## What to produce
Give back the whole listing exactly as shown.

## Given data
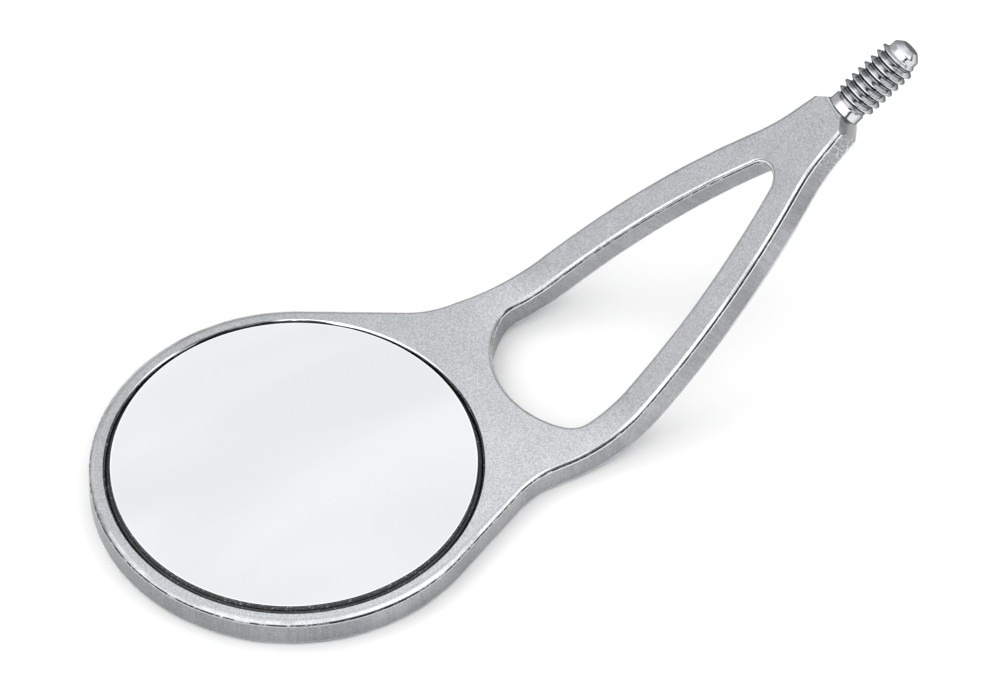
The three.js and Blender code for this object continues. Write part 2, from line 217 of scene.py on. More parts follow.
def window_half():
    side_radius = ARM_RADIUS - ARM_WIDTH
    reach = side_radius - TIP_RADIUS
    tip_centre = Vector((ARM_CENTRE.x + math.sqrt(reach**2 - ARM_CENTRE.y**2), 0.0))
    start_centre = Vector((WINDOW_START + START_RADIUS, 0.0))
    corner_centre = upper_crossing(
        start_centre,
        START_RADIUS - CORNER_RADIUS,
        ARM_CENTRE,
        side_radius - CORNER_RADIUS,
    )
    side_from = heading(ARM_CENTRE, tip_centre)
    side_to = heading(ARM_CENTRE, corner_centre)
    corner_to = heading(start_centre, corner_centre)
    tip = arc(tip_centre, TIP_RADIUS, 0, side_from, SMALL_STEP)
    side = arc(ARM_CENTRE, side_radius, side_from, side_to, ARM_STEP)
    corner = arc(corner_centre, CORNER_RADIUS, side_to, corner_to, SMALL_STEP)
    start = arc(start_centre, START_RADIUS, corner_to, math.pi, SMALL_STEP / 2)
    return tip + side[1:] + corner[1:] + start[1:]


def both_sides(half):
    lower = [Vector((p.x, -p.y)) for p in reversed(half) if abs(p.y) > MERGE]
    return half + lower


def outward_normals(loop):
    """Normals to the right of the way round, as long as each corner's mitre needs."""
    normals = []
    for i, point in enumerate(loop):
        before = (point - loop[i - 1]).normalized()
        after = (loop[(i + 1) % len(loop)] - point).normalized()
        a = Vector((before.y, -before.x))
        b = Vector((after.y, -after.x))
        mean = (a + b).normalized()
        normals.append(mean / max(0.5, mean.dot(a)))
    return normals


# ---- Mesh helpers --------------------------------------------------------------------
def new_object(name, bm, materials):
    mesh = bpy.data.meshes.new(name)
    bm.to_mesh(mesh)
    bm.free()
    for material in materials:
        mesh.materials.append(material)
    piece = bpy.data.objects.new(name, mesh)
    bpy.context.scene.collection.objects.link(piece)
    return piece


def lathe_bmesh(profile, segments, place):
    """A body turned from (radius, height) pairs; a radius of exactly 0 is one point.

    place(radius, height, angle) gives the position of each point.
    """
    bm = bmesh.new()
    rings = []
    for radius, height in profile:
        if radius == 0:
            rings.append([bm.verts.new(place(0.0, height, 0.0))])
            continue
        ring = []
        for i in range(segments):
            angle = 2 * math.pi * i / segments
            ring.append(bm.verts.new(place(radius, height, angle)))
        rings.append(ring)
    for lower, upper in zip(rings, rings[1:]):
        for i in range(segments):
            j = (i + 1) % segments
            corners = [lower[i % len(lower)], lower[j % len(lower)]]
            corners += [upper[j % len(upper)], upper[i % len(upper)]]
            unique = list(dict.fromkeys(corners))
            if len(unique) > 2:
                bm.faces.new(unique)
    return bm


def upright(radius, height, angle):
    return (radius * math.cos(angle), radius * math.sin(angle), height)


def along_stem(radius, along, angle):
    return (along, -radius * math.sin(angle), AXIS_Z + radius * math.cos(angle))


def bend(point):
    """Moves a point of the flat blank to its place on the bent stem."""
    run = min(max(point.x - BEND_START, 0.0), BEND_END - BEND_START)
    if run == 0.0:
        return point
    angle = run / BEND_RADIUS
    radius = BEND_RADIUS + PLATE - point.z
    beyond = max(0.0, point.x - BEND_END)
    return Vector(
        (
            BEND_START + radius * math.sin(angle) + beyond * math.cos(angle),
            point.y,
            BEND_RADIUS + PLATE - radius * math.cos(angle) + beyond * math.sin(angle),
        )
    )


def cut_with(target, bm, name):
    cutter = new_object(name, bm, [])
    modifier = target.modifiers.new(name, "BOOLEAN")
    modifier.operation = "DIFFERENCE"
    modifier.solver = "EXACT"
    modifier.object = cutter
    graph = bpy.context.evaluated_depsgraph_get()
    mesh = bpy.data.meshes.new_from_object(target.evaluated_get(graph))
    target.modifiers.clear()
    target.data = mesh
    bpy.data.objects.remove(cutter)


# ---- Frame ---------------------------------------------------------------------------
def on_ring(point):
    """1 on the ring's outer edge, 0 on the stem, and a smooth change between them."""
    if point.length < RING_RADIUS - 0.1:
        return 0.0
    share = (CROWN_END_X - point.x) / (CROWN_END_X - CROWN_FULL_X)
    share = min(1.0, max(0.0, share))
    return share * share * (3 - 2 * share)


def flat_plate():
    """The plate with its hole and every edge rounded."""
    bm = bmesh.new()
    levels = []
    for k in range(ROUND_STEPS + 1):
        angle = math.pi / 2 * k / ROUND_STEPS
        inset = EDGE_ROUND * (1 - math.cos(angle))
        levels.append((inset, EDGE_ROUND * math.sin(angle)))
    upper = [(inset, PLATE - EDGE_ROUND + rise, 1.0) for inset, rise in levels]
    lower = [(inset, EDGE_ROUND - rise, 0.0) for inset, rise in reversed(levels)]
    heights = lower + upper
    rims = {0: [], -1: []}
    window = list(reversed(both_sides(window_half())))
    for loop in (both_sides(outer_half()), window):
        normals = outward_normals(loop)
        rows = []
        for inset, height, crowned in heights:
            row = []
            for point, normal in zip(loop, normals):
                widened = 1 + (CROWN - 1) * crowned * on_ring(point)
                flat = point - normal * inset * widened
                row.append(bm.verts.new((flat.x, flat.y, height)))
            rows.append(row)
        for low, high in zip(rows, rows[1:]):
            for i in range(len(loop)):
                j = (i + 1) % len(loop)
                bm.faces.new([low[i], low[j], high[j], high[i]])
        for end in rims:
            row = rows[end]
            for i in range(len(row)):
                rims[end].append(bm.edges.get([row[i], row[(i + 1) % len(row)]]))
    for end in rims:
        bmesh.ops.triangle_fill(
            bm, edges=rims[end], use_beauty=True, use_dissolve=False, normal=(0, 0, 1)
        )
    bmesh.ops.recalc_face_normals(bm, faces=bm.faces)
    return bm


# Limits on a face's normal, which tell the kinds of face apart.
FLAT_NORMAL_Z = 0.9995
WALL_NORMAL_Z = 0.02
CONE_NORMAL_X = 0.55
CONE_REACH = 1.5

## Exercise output
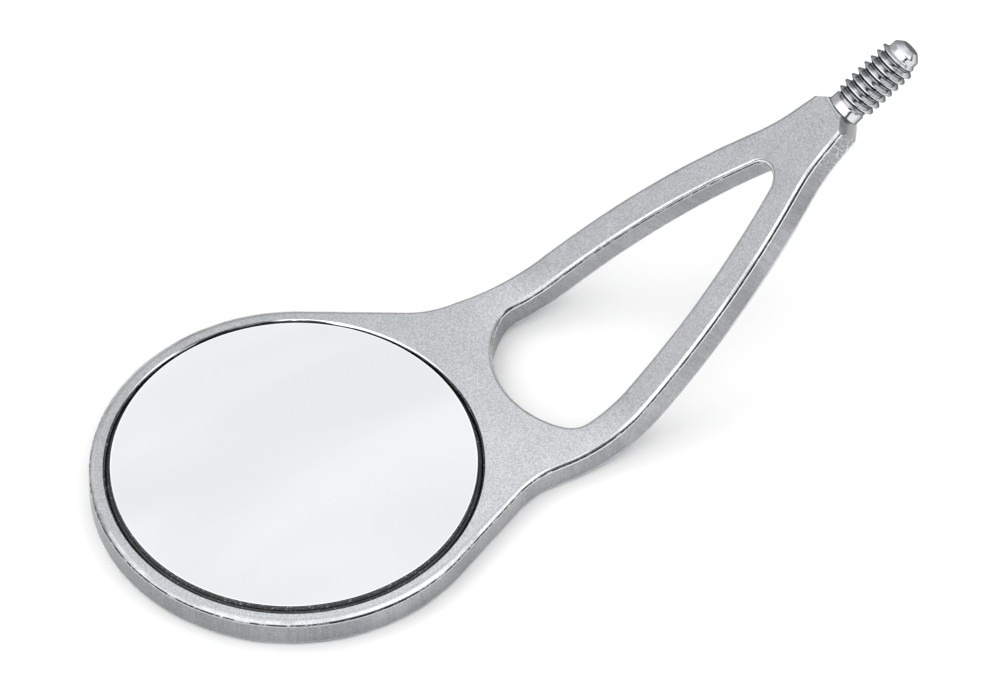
The three.js and Blender code for this object continues. Write part 2, from line 217 of scene.py on. More parts follow.
def window_half():
    side_radius = ARM_RADIUS - ARM_WIDTH
    reach = side_radius - TIP_RADIUS
    tip_centre = Vector((ARM_CENTRE.x + math.sqrt(reach**2 - ARM_CENTRE.y**2), 0.0))
    start_centre = Vector((WINDOW_START + START_RADIUS, 0.0))
    corner_centre = upper_crossing(
        start_centre,
        START_RADIUS - CORNER_RADIUS,
        ARM_CENTRE,
        side_radius - CORNER_RADIUS,
    )
    side_from = heading(ARM_CENTRE, tip_centre)
    side_to = heading(ARM_CENTRE, corner_centre)
    corner_to = heading(start_centre, corner_centre)
    tip = arc(tip_centre, TIP_RADIUS, 0, side_from, SMALL_STEP)
    side = arc(ARM_CENTRE, side_radius, side_from, side_to, ARM_STEP)
    corner = arc(corner_centre, CORNER_RADIUS, side_to, corner_to, SMALL_STEP)
    start = arc(start_centre, START_RADIUS, corner_to, math.pi, SMALL_STEP / 2)
    return tip + side[1:] + corner[1:] + start[1:]


def both_sides(half):
    lower = [Vector((p.x, -p.y)) for p in reversed(half) if abs(p.y) > MERGE]
    return half + lower


def outward_normals(loop):
    """Normals to the right of the way round, as long as each corner's mitre needs."""
    normals = []
    for i, point in enumerate(loop):
        before = (point - loop[i - 1]).normalized()
        after = (loop[(i + 1) % len(loop)] - point).normalized()
        a = Vector((before.y, -before.x))
        b = Vector((after.y, -after.x))
        mean = (a + b).normalized()
        normals.append(mean / max(0.5, mean.dot(a)))
    return normals


# ---- Mesh helpers --------------------------------------------------------------------
def new_object(name, bm, materials):
    mesh = bpy.data.meshes.new(name)
    bm.to_mesh(mesh)
    bm.free()
    for material in materials:
        mesh.materials.append(material)
    piece = bpy.data.objects.new(name, mesh)
    bpy.context.scene.collection.objects.link(piece)
    return piece


def lathe_bmesh(profile, segments, place):
    """A body turned from (radius, height) pairs; a radius of exactly 0 is one point.

    place(radius, height, angle) gives the position of each point.
    """
    bm = bmesh.new()
    rings = []
    for radius, height in profile:
        if radius == 0:
            rings.append([bm.verts.new(place(0.0, height, 0.0))])
            continue
        ring = []
        for i in range(segments):
            angle = 2 * math.pi * i / segments
            ring.append(bm.verts.new(place(radius, height, angle)))
        rings.append(ring)
    for lower, upper in zip(rings, rings[1:]):
        for i in range(segments):
            j = (i + 1) % segments
            corners = [lower[i % len(lower)], lower[j % len(lower)]]
            corners += [upper[j % len(upper)], upper[i % len(upper)]]
            unique = list(dict.fromkeys(corners))
            if len(unique) > 2:
                bm.faces.new(unique)
    return bm


def upright(radius, height, angle):
    return (radius * math.cos(angle), radius * math.sin(angle), height)


def along_stem(radius, along, angle):
    return (along, -radius * math.sin(angle), AXIS_Z + radius * math.cos(angle))


def bend(point):
    """Moves a point of the flat blank to its place on the bent stem."""
    run = min(max(point.x - BEND_START, 0.0), BEND_END - BEND_START)
    if run == 0.0:
        return point
    angle = run / BEND_RADIUS
    radius = BEND_RADIUS + PLATE - point.z
    beyond = max(0.0, point.x - BEND_END)
    return Vector(
        (
            BEND_START + radius * math.sin(angle) + beyond * math.cos(angle),
            point.y,
            BEND_RADIUS + PLATE - radius * math.cos(angle) + beyond * math.sin(angle),
        )
    )


def cut_with(target, bm, name):
    cutter = new_object(name, bm, [])
    modifier = target.modifiers.new(name, "BOOLEAN")
    modifier.operation = "DIFFERENCE"
    modifier.solver = "EXACT"
    modifier.object = cutter
    graph = bpy.context.evaluated_depsgraph_get()
    mesh = bpy.data.meshes.new_from_object(target.evaluated_get(graph))
    target.modifiers.clear()
    target.data = mesh
    bpy.data.objects.remove(cutter)


# ---- Frame ---------------------------------------------------------------------------
def on_ring(point):
    """1 on the ring's outer edge, 0 on the stem, and a smooth change between them."""
    if point.length < RING_RADIUS - 0.1:
        return 0.0
    share = (CROWN_END_X - point.x) / (CROWN_END_X - CROWN_FULL_X)
    share = min(1.0, max(0.0, share))
    return share * share * (3 - 2 * share)


def flat_plate():
    """The plate with its hole and every edge rounded."""
    bm = bmesh.new()
    levels = []
    for k in range(ROUND_STEPS + 1):
        angle = math.pi / 2 * k / ROUND_STEPS
        inset = EDGE_ROUND * (1 - math.cos(angle))
        levels.append((inset, EDGE_ROUND * math.sin(angle)))
    upper = [(inset, PLATE - EDGE_ROUND + rise, 1.0) for inset, rise in levels]
    lower = [(inset, EDGE_ROUND - rise, 0.0) for inset, rise in reversed(levels)]
    heights = lower + upper
    rims = {0: [], -1: []}
    window = list(reversed(both_sides(window_half())))
    for loop in (both_sides(outer_half()), window):
        normals = outward_normals(loop)
        rows = []
        for inset, height, crowned in heights:
            row = []
            for point, normal in zip(loop, normals):
                widened = 1 + (CROWN - 1) * crowned * on_ring(point)
                flat = point - normal * inset * widened
                row.append(bm.verts.new((flat.x, flat.y, height)))
            rows.append(row)
        for low, high in zip(rows, rows[1:]):
            for i in range(len(loop)):
                j = (i + 1) % len(loop)
                bm.faces.new([low[i], low[j], high[j], high[i]])
        for end in rims:
            row = rows[end]
            for i in range(len(row)):
                rims[end].append(bm.edges.get([row[i], row[(i + 1) % len(row)]]))
    for end in rims:
        bmesh.ops.triangle_fill(
            bm, edges=rims[end], use_beauty=True, use_dissolve=False, normal=(0, 0, 1)
        )
    bmesh.ops.recalc_face_normals(bm, faces=bm.faces)
    return bm


# Limits on a face's normal, which tell the kinds of face apart.
FLAT_NORMAL_Z = 0.9995
WALL_NORMAL_Z = 0.02
CONE_NORMAL_X = 0.55
CONE_REACH = 1.5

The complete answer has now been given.